++++ Available data

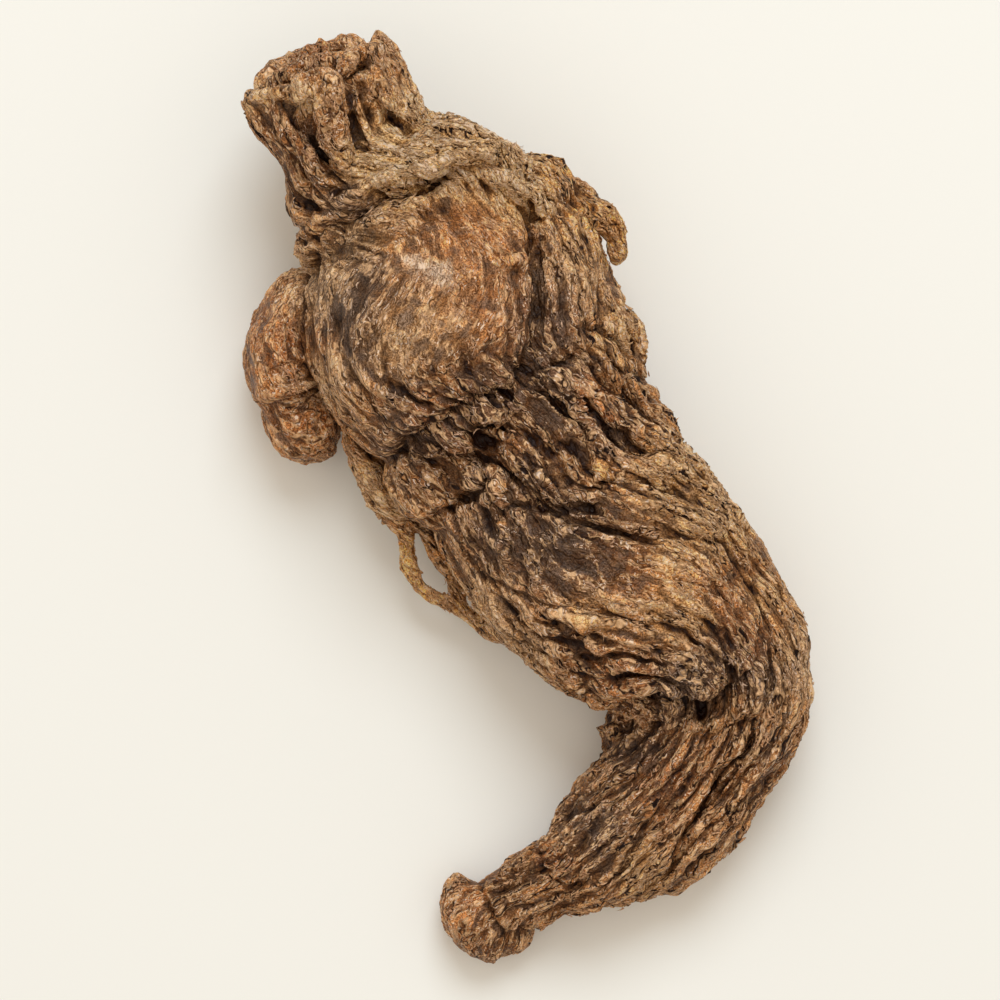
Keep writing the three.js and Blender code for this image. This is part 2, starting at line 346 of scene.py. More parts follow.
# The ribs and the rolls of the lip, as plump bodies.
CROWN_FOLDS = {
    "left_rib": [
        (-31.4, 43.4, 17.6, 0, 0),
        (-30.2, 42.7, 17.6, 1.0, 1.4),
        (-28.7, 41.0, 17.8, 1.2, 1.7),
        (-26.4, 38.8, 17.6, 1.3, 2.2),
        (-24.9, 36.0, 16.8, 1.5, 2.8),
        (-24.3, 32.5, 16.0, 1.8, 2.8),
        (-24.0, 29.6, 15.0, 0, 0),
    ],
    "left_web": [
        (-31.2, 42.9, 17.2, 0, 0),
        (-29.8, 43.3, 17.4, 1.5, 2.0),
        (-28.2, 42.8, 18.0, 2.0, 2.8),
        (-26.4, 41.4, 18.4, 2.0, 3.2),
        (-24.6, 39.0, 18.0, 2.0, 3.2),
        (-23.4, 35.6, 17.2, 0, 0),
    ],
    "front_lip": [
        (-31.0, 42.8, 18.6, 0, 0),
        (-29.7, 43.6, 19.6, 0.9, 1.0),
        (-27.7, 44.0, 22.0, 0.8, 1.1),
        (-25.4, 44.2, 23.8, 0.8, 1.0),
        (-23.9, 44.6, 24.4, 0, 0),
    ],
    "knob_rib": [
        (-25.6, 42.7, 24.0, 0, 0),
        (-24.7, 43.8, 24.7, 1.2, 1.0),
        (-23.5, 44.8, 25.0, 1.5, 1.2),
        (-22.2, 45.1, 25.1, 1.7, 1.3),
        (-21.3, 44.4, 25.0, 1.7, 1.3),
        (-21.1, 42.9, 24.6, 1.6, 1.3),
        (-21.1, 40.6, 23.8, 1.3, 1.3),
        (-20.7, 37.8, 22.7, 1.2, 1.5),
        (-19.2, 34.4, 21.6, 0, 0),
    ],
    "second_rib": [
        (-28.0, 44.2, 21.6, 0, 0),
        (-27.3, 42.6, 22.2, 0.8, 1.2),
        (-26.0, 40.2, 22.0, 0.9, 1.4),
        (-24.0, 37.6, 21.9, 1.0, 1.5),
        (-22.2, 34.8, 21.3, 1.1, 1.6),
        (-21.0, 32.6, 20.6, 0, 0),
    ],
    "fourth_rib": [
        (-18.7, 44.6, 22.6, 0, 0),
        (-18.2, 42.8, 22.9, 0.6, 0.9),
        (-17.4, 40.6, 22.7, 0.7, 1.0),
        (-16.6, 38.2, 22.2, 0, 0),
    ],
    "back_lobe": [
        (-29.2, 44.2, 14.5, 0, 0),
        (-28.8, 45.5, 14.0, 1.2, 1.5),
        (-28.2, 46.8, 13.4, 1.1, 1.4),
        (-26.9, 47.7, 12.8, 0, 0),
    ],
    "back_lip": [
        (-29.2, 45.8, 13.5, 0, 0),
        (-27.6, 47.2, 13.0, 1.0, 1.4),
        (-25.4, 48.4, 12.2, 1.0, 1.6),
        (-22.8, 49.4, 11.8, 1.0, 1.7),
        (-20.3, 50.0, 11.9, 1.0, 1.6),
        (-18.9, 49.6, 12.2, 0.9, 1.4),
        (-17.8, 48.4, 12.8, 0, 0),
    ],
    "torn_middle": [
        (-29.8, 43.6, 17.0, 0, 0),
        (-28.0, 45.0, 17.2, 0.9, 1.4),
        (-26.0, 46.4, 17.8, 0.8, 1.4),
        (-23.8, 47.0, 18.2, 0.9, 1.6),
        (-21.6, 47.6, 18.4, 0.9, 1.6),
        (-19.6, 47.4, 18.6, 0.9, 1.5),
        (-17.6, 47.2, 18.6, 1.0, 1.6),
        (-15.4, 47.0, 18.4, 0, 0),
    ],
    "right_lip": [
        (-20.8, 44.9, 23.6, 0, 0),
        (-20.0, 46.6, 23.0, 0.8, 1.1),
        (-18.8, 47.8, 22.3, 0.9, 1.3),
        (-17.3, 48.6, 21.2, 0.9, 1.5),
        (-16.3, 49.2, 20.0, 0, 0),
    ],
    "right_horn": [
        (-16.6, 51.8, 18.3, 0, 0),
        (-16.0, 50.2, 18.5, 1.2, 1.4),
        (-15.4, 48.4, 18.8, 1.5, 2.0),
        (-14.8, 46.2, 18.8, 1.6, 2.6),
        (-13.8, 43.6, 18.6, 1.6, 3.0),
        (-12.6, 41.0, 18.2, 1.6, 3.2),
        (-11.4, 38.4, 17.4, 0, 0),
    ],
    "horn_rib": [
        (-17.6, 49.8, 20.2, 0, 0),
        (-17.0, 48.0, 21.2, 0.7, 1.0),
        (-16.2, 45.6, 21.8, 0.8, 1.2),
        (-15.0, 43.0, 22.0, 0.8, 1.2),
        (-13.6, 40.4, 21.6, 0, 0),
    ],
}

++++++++

#### Stated goal:
Return the lines above exactly, keeping every word.

#### Finished answer:
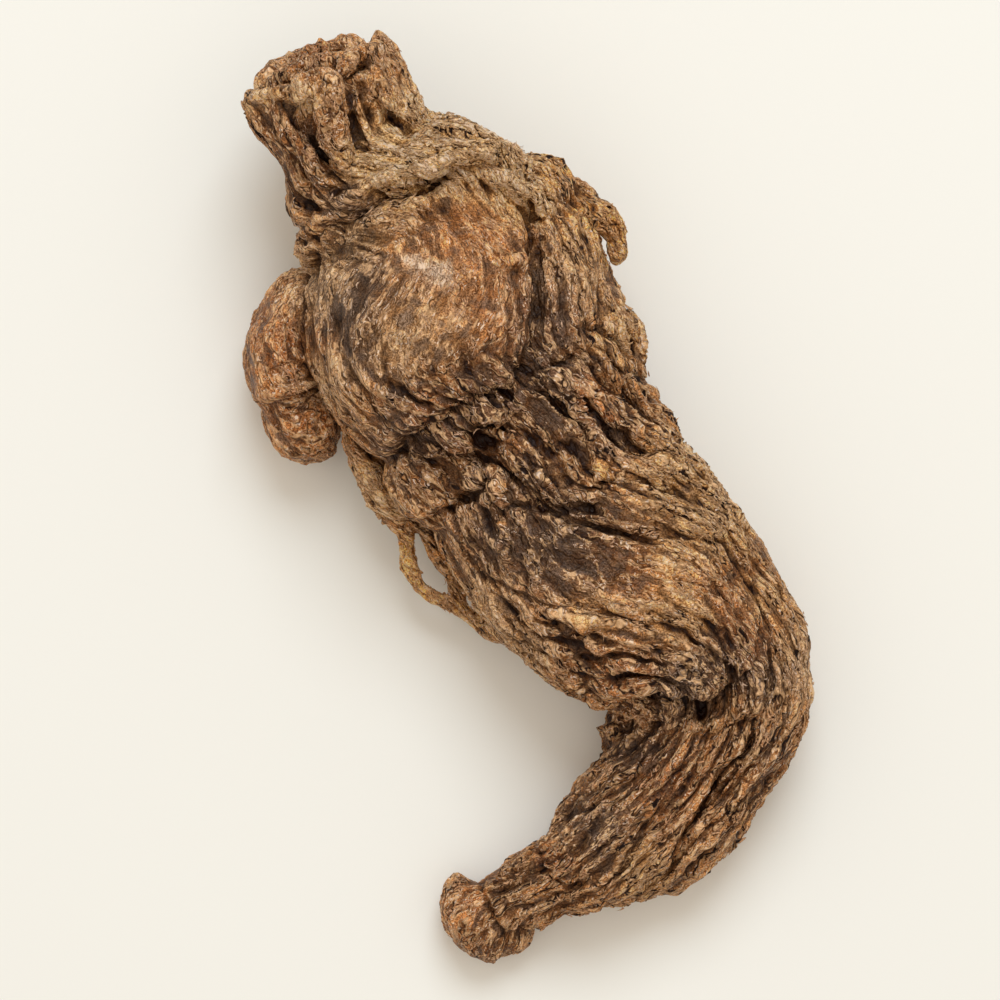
Keep writing the three.js and Blender code for this image. This is part 2, starting at line 346 of scene.py. More parts follow.
# The ribs and the rolls of the lip, as plump bodies.
CROWN_FOLDS = {
    "left_rib": [
        (-31.4, 43.4, 17.6, 0, 0),
        (-30.2, 42.7, 17.6, 1.0, 1.4),
        (-28.7, 41.0, 17.8, 1.2, 1.7),
        (-26.4, 38.8, 17.6, 1.3, 2.2),
        (-24.9, 36.0, 16.8, 1.5, 2.8),
        (-24.3, 32.5, 16.0, 1.8, 2.8),
        (-24.0, 29.6, 15.0, 0, 0),
    ],
    "left_web": [
        (-31.2, 42.9, 17.2, 0, 0),
        (-29.8, 43.3, 17.4, 1.5, 2.0),
        (-28.2, 42.8, 18.0, 2.0, 2.8),
        (-26.4, 41.4, 18.4, 2.0, 3.2),
        (-24.6, 39.0, 18.0, 2.0, 3.2),
        (-23.4, 35.6, 17.2, 0, 0),
    ],
    "front_lip": [
        (-31.0, 42.8, 18.6, 0, 0),
        (-29.7, 43.6, 19.6, 0.9, 1.0),
        (-27.7, 44.0, 22.0, 0.8, 1.1),
        (-25.4, 44.2, 23.8, 0.8, 1.0),
        (-23.9, 44.6, 24.4, 0, 0),
    ],
    "knob_rib": [
        (-25.6, 42.7, 24.0, 0, 0),
        (-24.7, 43.8, 24.7, 1.2, 1.0),
        (-23.5, 44.8, 25.0, 1.5, 1.2),
        (-22.2, 45.1, 25.1, 1.7, 1.3),
        (-21.3, 44.4, 25.0, 1.7, 1.3),
        (-21.1, 42.9, 24.6, 1.6, 1.3),
        (-21.1, 40.6, 23.8, 1.3, 1.3),
        (-20.7, 37.8, 22.7, 1.2, 1.5),
        (-19.2, 34.4, 21.6, 0, 0),
    ],
    "second_rib": [
        (-28.0, 44.2, 21.6, 0, 0),
        (-27.3, 42.6, 22.2, 0.8, 1.2),
        (-26.0, 40.2, 22.0, 0.9, 1.4),
        (-24.0, 37.6, 21.9, 1.0, 1.5),
        (-22.2, 34.8, 21.3, 1.1, 1.6),
        (-21.0, 32.6, 20.6, 0, 0),
    ],
    "fourth_rib": [
        (-18.7, 44.6, 22.6, 0, 0),
        (-18.2, 42.8, 22.9, 0.6, 0.9),
        (-17.4, 40.6, 22.7, 0.7, 1.0),
        (-16.6, 38.2, 22.2, 0, 0),
    ],
    "back_lobe": [
        (-29.2, 44.2, 14.5, 0, 0),
        (-28.8, 45.5, 14.0, 1.2, 1.5),
        (-28.2, 46.8, 13.4, 1.1, 1.4),
        (-26.9, 47.7, 12.8, 0, 0),
    ],
    "back_lip": [
        (-29.2, 45.8, 13.5, 0, 0),
        (-27.6, 47.2, 13.0, 1.0, 1.4),
        (-25.4, 48.4, 12.2, 1.0, 1.6),
        (-22.8, 49.4, 11.8, 1.0, 1.7),
        (-20.3, 50.0, 11.9, 1.0, 1.6),
        (-18.9, 49.6, 12.2, 0.9, 1.4),
        (-17.8, 48.4, 12.8, 0, 0),
    ],
    "torn_middle": [
        (-29.8, 43.6, 17.0, 0, 0),
        (-28.0, 45.0, 17.2, 0.9, 1.4),
        (-26.0, 46.4, 17.8, 0.8, 1.4),
        (-23.8, 47.0, 18.2, 0.9, 1.6),
        (-21.6, 47.6, 18.4, 0.9, 1.6),
        (-19.6, 47.4, 18.6, 0.9, 1.5),
        (-17.6, 47.2, 18.6, 1.0, 1.6),
        (-15.4, 47.0, 18.4, 0, 0),
    ],
    "right_lip": [
        (-20.8, 44.9, 23.6, 0, 0),
        (-20.0, 46.6, 23.0, 0.8, 1.1),
        (-18.8, 47.8, 22.3, 0.9, 1.3),
        (-17.3, 48.6, 21.2, 0.9, 1.5),
        (-16.3, 49.2, 20.0, 0, 0),
    ],
    "right_horn": [
        (-16.6, 51.8, 18.3, 0, 0),
        (-16.0, 50.2, 18.5, 1.2, 1.4),
        (-15.4, 48.4, 18.8, 1.5, 2.0),
        (-14.8, 46.2, 18.8, 1.6, 2.6),
        (-13.8, 43.6, 18.6, 1.6, 3.0),
        (-12.6, 41.0, 18.2, 1.6, 3.2),
        (-11.4, 38.4, 17.4, 0, 0),
    ],
    "horn_rib": [
        (-17.6, 49.8, 20.2, 0, 0),
        (-17.0, 48.0, 21.2, 0.7, 1.0),
        (-16.2, 45.6, 21.8, 0.8, 1.2),
        (-15.0, 43.0, 22.0, 0.8, 1.2),
        (-13.6, 40.4, 21.6, 0, 0),
    ],
}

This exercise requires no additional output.